Large-school experience. Scale brings choice and facilities, but it also requires students to manage transitions, multiple teachers, and personal organisation. The house-style pastoral structure helps, but independence is still part of daily life.
Budmouth Academy Weymouth is a broad, complex local secondary with real strengths in enrichment, student leadership, and structured pastoral organisation. The academic picture is improving but uneven, with sixth form provision offering strong breadth and destination variety rather than consistently high national outcomes.
This school suits students who benefit from a wide menu of activities, clear routines, and a pastoral model that creates smaller communities within a big setting. It is also a sensible option for students who want to stay local for sixth form while taking advantage of employability programming and course breadth.
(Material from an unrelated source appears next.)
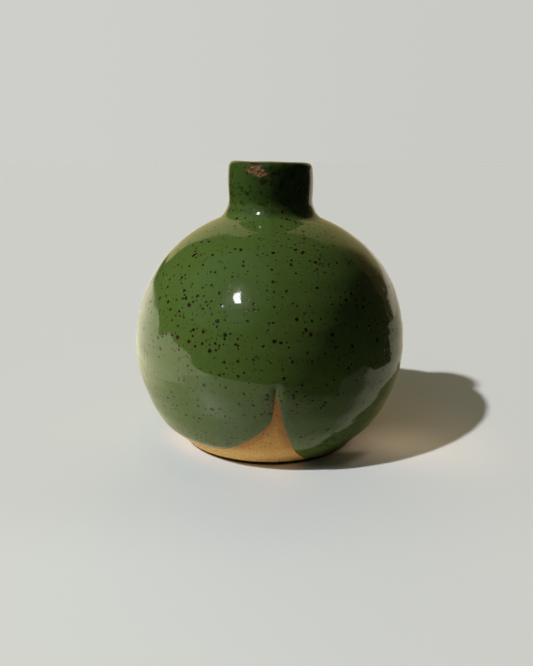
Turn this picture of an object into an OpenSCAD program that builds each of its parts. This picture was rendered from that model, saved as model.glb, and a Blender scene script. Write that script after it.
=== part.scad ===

The key decision point is whether your child will thrive academically with some variation between subjects, and whether you can actively engage with the school’s support and intervention structures.
Budmouth has clear strengths in behaviour, pastoral care, and opportunities beyond lessons, including leadership roles and established programmes such as CCF and Duke of Edinburgh. The latest Ofsted inspection in March 2024 judged the school Requires Improvement overall, so families should weigh the strong wider offer against the need for greater consistency in curriculum planning and subject delivery.
Applications are made through Dorset Council’s coordinated admissions system. For September 2026 entry, the deadline stated by Dorset Council and the school is 31 October 2025, with offers released on 02 March 2026 for on-time applications.
Yes, it is an 11–18 academy with an established sixth form offer. Internal progression is available for Year 11 students who meet entry requirements and have a suitable course available, and the published policy sets an external Year 12 entry number of 40 places.
The published admissions policy sets out that 30 places are offered to students who demonstrate the highest ability in an abilities test, which is held during the autumn term before the September start. Families should watch for the school’s annual testing information and deadlines, and treat this as an additional route alongside standard oversubscription criteria such as siblings and distance.
For 2025–26, the published school day begins at 8.30am with tutorial or assembly and finishes at 3.00pm at the end of Period 5.